You’ve grown from a passion project to a rebrand with tons of lessons in between. What advice would you tell yourself at the beginning of the journey that you’ve learned throughout the whole process?

When we first started as eager university students, we were very curious. I don’t necessarily think we realized how complex the problem was until we really put ourselves out there in the real world. So I’d say no matter how complicated it may get, no matter how big of the problem it may end up becoming, do not look back or doubt that the solution that we’re building is truly meaningful and impactful. 
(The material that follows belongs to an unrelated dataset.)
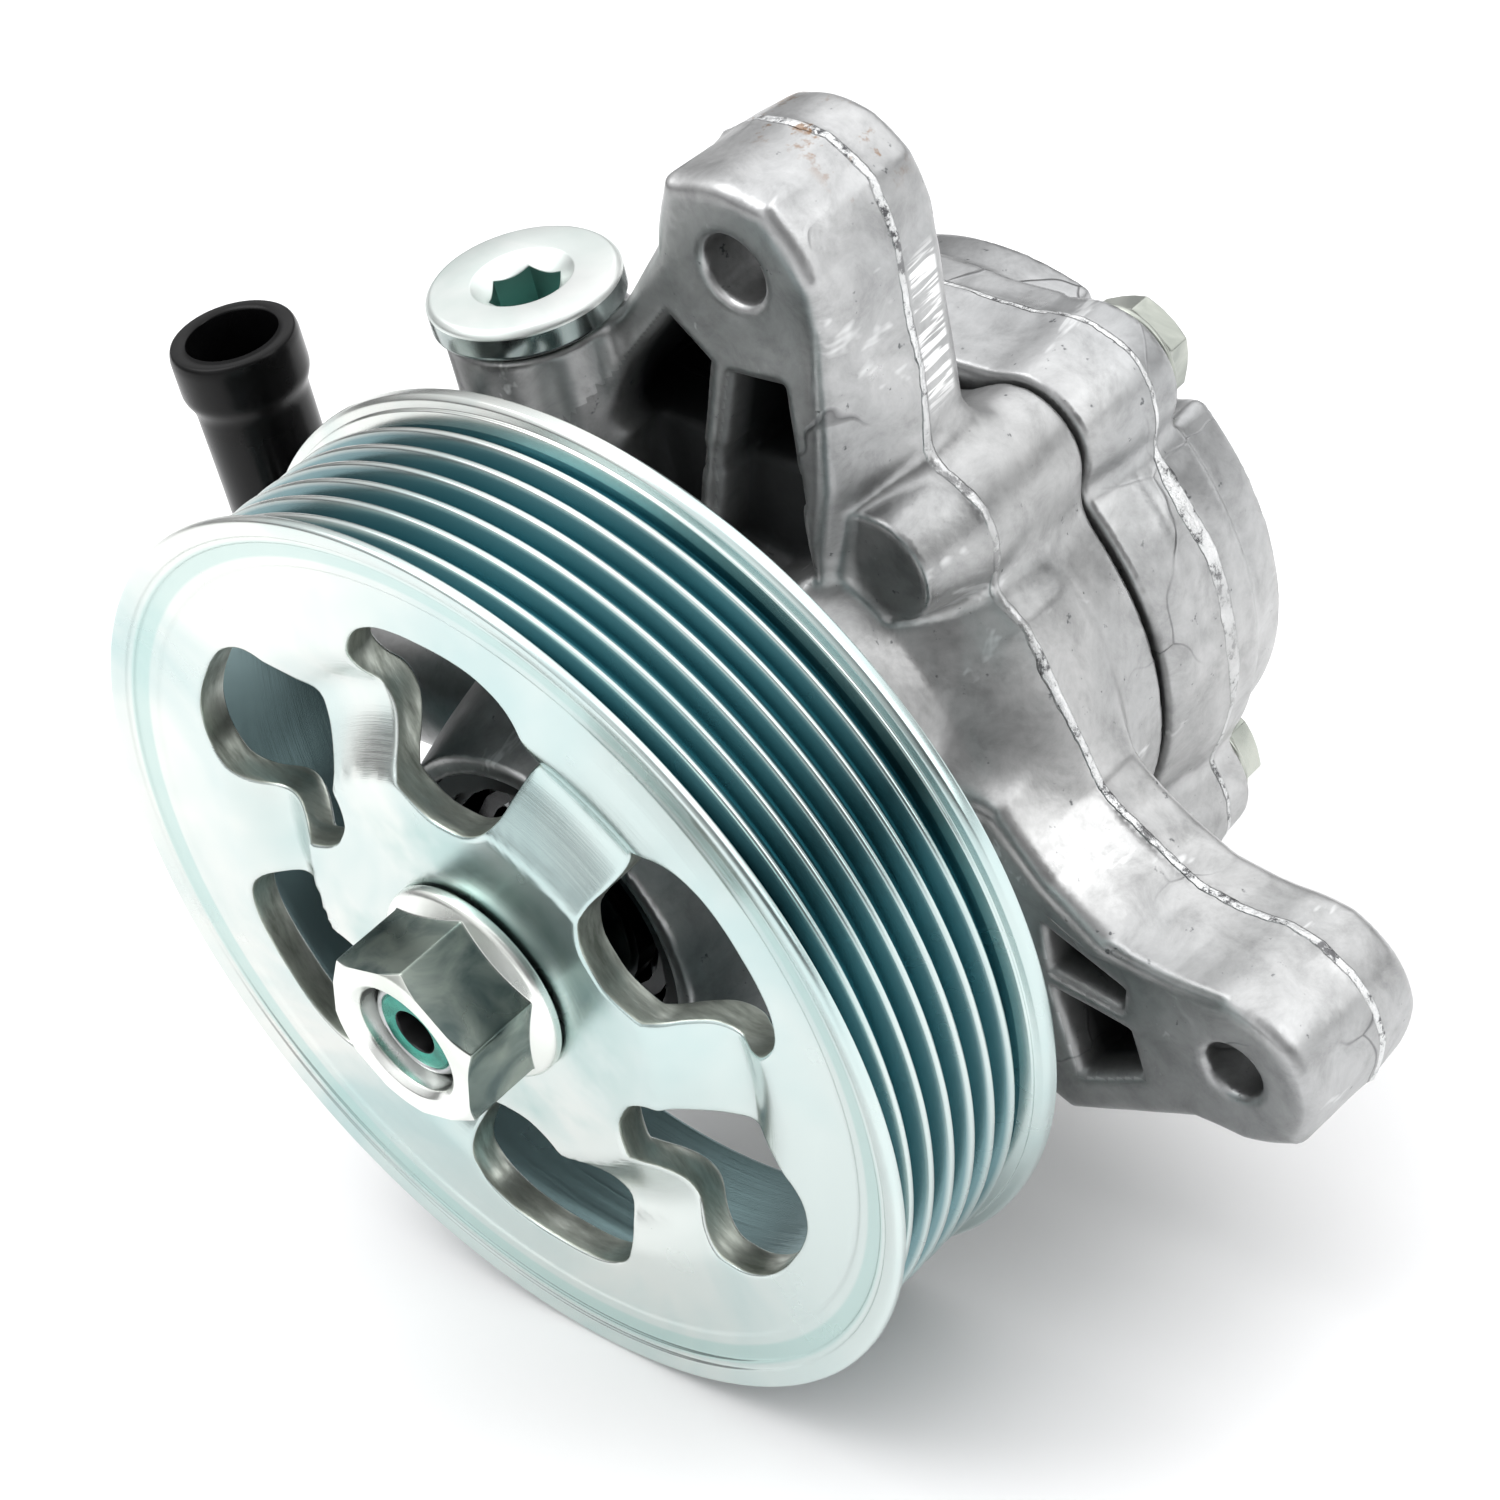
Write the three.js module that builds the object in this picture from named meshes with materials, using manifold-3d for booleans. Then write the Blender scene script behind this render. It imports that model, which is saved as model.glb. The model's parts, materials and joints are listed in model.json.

I would also say that collaboration has been the most important part of it and make sure that we’re collaborating and not working against industry, but working alongside it. Those are sort of the key lessons and things that I’ve learned over time in the past few years that have made a big difference in our trajectory.

Has there been a piece of advice that you’ve been told throughout the journey that you always look back on?

If I think back to that moment where I was deciding with my co-founders, whether we were moving forward after graduating, I think it always came down to our gut feeling. I remember actually being told this by one of my professors at Rotman, “No matter how calculated a decision can get, conditioning your gut to really know when something feels right is probably the most important.” I always say to go with your gut and if it is truly something that you can’t do again, or you won’t have that opportunity to build again, then there should be no question about it—take that leap.

What are your wildest dreams of how erthos can change the world?

Our long-term vision or goal is to make all single-use plastics, plant-powered. We want to be able to provide that solution and build a technology that isn’t just unique to one country or one geography. We want it to truly be a technology that can scale across all materials. And we want to be able to create a better standard and a better belief in earth-based materials.